Among the designers you carry, who are some favorites?
EVERARD: I love Italo Ferretti ties. They’re handmade, numbered and stitched down [at the center of the tie] for comfort. The tie buttons to the shirt so that it doesn’t slide; there’s a small weight stitched into the end of the tie so that it doesn’t move.
What about suits?
EVERARD: We’re the only independent that carries the full line of Hickey Freeman [menswear], and the only shop that does custom with it. Every president has worn Hickey, except for Ronald Reagan because he had his own tailor. All the green jackets worn by the PGA players are Hickey Freeman. It’s a prestigious garment to own. I have all Hickey Freeman on, although people wouldn’t recognize it because I twist it a bit. [He opens his brown, double-breasted jacket to reveal a deep-blue satin floral lining.] There’s no upcharge for this.
How do you know when a suit fits just right?
NYGARD: A lot of guys wear their clothes too big.
EVERARD: Some guys wear a suit; some guys look great in a suit. The key is that the suit shouldn’t shift when he sits down. The collar shouldn’t gap at the back, and the shoulders should be even. Everything starts from the shoulder. If the jacket [sleeve] is down way below the wrist, it just looks dumpy. The standard measurement is that you show half an inch of cuff, but that varies because hands are different. The cuff should hit the break of the wrist, and the jacket [sleeve] should fall just short of that.
You mentioned Gold Cup. What other kinds of special occasions do clients shop for when they come here?

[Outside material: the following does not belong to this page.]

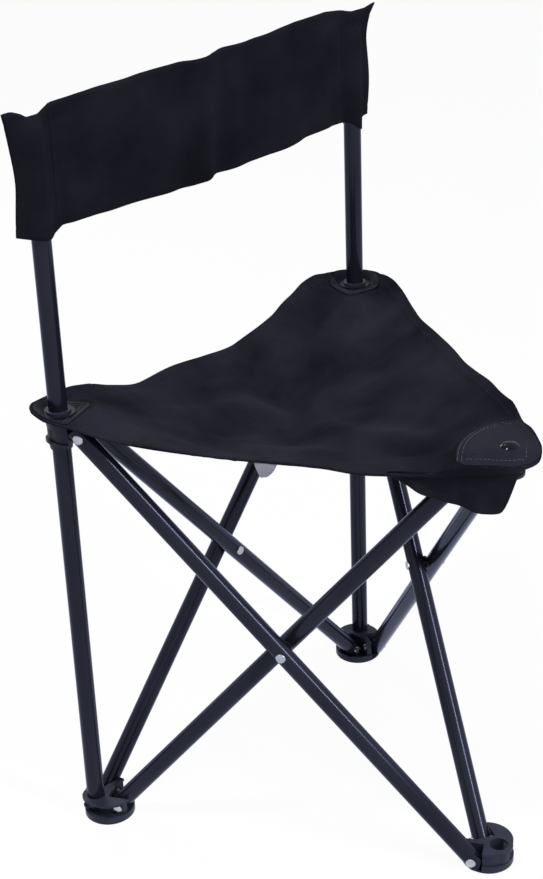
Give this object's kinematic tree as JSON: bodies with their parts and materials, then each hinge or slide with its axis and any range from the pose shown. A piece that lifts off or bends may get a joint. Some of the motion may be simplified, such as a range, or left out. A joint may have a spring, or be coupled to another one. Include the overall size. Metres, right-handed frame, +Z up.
{
  "type": "three leg stool",
  "caption": "Folding stool on crossed steel tubes with three feet, a hanging triangular fabric seat and a narrow fabric backrest between two posts.",
  "frame": {"origin": "on the floor, under the middle of the stool box", "axes": "+Z up; -Y towards the front corner; +X to the right as seen from the front, along the backrest"},
  "size_m": [0.42, 0.3704, 0.668],
  "materials": {
    "hub_plastic": "satin black moulded plastic",
    "tube_paint": "gloss black powder coat on steel tube",
    "rivet_steel": "zinc plated",
    "screw_steel": "black oxide",
    "small_plastic": "black nylon",
    "cap_plastic": "gloss black",
    "patch_vinyl": "black vinyl, satin",
    "tag_cloth": "white satin ribbon, blank",
    "backrest_cloth": "black woven polyester",
    "seat_cloth": "black woven polyester"
  },
  "bodies": {
    "left_foot_and_post": {"foot_hub_left": "hub_plastic", "foot_rivets_left": "rivet_steel", "post_left": "tube_paint", "post_screw_left": "screw_steel", "post_plug_left": "small_plastic", "backrest_sleeve_left": "backrest_cloth", "backrest_panel": "backrest_cloth"},
    "front_foot": {"foot_hub_front": "hub_plastic", "foot_rivets_front": "rivet_steel"},
    "right_foot_and_post": {"foot_hub_right": "hub_plastic", "foot_rivets_right": "rivet_steel", "post_right": "tube_paint", "post_screw_right": "screw_steel", "post_plug_right": "small_plastic", "backrest_sleeve_right": "backrest_cloth"},
    "left_top": {"top_hub_left": "hub_plastic", "top_rivets_left": "rivet_steel", "seat_corner_left": "seat_cloth", "corner_patch_left": "patch_vinyl", "neck_ring_left": "small_plastic"},
    "left_lobe": {"seat_lobe_left": "seat_cloth", "seat_tag": "tag_cloth"},
    "front_top": {"top_hub_front": "hub_plastic", "top_rivets_front": "rivet_steel", "seat_corner_front": "seat_cloth", "corner_patch_front": "patch_vinyl", "front_cap": "cap_plastic", "front_skirt": "seat_cloth"},
    "front_lobe": {"seat_lobe_front": "seat_cloth"},
    "right_top": {"top_hub_right": "hub_plastic", "top_rivets_right": "rivet_steel", "seat_corner_right": "seat_cloth", "corner_patch_right": "patch_vinyl", "neck_ring_right": "small_plastic"},
    "right_lobe": {"seat_lobe_right": "seat_cloth"},
    "left_inner_leg": {"leg_left_inner": "tube_paint"},
    "left_outer_leg": {"leg_left_outer": "tube_paint", "crossing_rivet_left": "rivet_steel", "crossing_spacer_left": "small_plastic"},
    "right_inner_leg": {"leg_right_inner": "tube_paint"},
    "right_outer_leg": {"leg_right_outer": "tube_paint", "crossing_rivet_right": "rivet_steel", "crossing_spacer_right": "small_plastic"},
    "back_inner_leg": {"leg_back_inner": "tube_paint"},
    "back_outer_leg": {"leg_back_outer": "tube_paint", "crossing_rivet_back": "rivet_steel", "crossing_spacer_back": "small_plastic"}
  },
  "joints": [
    {"name": "fold", "type": "hinge", "parent": "left_foot_and_post", "child": "left_inner_leg", "pos_m": [-0.16794, 0.14466, 0.0115], "axis": [-0.866, -0.5, 0], "range_deg": [0, 35.5], "deforming": ["seat_lobe_left", "seat_lobe_front", "seat_lobe_right", "seat_corner_left", "seat_corner_front", "seat_corner_right", "backrest_panel", "seat_tag"]},
    {"name": "left_crossing", "type": "hinge", "parent": "left_inner_leg", "child": "left_outer_leg", "pos_m": [-0.10203, -0.0055, 0.203], "axis": [-0.866, -0.5, 0], "range_deg": [-71, 0]},
    {"name": "left_top_pivot", "type": "hinge", "parent": "left_outer_leg", "child": "left_top", "pos_m": [-0.18353, 0.13566, 0.3945], "axis": [-0.866, -0.5, 0], "range_deg": [0, 35.5]},
    {"name": "front_foot_pivot", "type": "hinge", "parent": "left_outer_leg", "child": "front_foot", "pos_m": [-0.02053, -0.14666, 0.0115], "axis": [-0.866, -0.5, 0], "range_deg": [0, 35.5]},
    {"name": "front_top_pivot", "type": "hinge", "parent": "left_inner_leg", "child": "front_top", "pos_m": [-0.00494, -0.13766, 0.3945], "axis": [-0.866, -0.5, 0], "range_deg": [-35.5, 0]},
    {"name": "back_foot_pivot", "type": "hinge", "parent": "left_foot_and_post", "child": "back_outer_leg", "pos_m": [-0.163, 0.17121, 0.0115], "axis": [0, 1, 0], "range_deg": [-35.5, 0]},
    {"name": "back_crossing", "type": "hinge", "parent": "back_outer_leg", "child": "back_inner_leg", "pos_m": [0, 0.17121, 0.203], "axis": [0, 1, 0], "range_deg": [0, 71]},
    {"name": "right_foot_pivot", "type": "hinge", "parent": "back_inner_leg", "child": "right_foot_and_post", "pos_m": [0.163, 0.15321, 0.0115], "axis": [0, 1, 0], "range_deg": [-35.5, 0]},
    {"name": "right_top_pivot", "type": "hinge", "parent": "back_outer_leg", "child": "right_top", "pos_m": [0.163, 0.17121, 0.3945], "axis": [0, 1, 0], "range_deg": [0, 35.5]},
    {"name": "right_leg_foot_pivot", "type": "hinge", "parent": "right_foot_and_post", "child": "right_outer_leg", "pos_m": [0.18353, 0.13566, 0.0115], "axis": [0.866, -0.5, 0], "range_deg": [-35.5, 0]},
    {"name": "right_crossing", "type": "hinge", "parent": "right_outer_leg", "child": "right_inner_leg", "pos_m": [0.10203, -0.0055, 0.203], "axis": [0.866, -0.5, 0], "range_deg": [0, 71]},
    {"name": "left_lobe_fold", "type": "hinge", "parent": "left_top", "child": "left_lobe", "pos_m": [-0.15382, 0.14221, 0.40675], "axis": [0.5, 0.866, 0], "range_deg": [0, 71]},
    {"name": "front_lobe_fold", "type": "hinge", "parent": "front_top", "child": "front_lobe", "pos_m": [0, -0.12421, 0.40675], "axis": [-1, 0, 0], "range_deg": [0, 71]},
    {"name": "right_lobe_fold", "type": "hinge", "parent": "right_top", "child": "right_lobe", "pos_m": [0.15382, 0.14221, 0.40675], "axis": [0.5, -0.866, 0], "range_deg": [0, 71]}
  ],
  "couplings": [
    {"joint": "left_crossing", "follows": "fold", "ratio": -2},
    {"joint": "left_top_pivot", "follows": "fold", "ratio": 1},
    {"joint": "front_foot_pivot", "follows": "fold", "ratio": 1},
    {"joint": "front_top_pivot", "follows": "fold", "ratio": -1},
    {"joint": "back_foot_pivot", "follows": "fold", "ratio": -1},
    {"joint": "back_crossing", "follows": "fold", "ratio": 2},
    {"joint": "right_foot_pivot", "follows": "fold", "ratio": -1},
    {"joint": "right_top_pivot", "follows": "fold", "ratio": 1},
    {"joint": "right_leg_foot_pivot", "follows": "fold", "ratio": -1},
    {"joint": "right_crossing", "follows": "fold", "ratio": 2},
    {"joint": "left_lobe_fold", "follows": "fold", "ratio": 2},
    {"joint": "front_lobe_fold", "follows": "fold", "ratio": 2},
    {"joint": "right_lobe_fold", "follows": "fold", "ratio": 2}
  ]
}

EVERARD: We often do full wedding parties. And restaurants drive our business. People are going out to dinner more.
Where do you like to eat?
EVERARD: I like Bistrot Lepic on my block. I also like Al Tiramisu and Café Milano. When I eat in Arlington, it’s usually at diners. At Bob & Edith’s, my usual is three eggs, bacon and home fries. I also love Metro 29.
What’s your favorite article of clothing?
EVERARD: A white-with-black Donegal suit. I love it. It was custom-made for me by Hickey.
Adrienne Wichard-Edds is Arlington Magazine’s style columnist.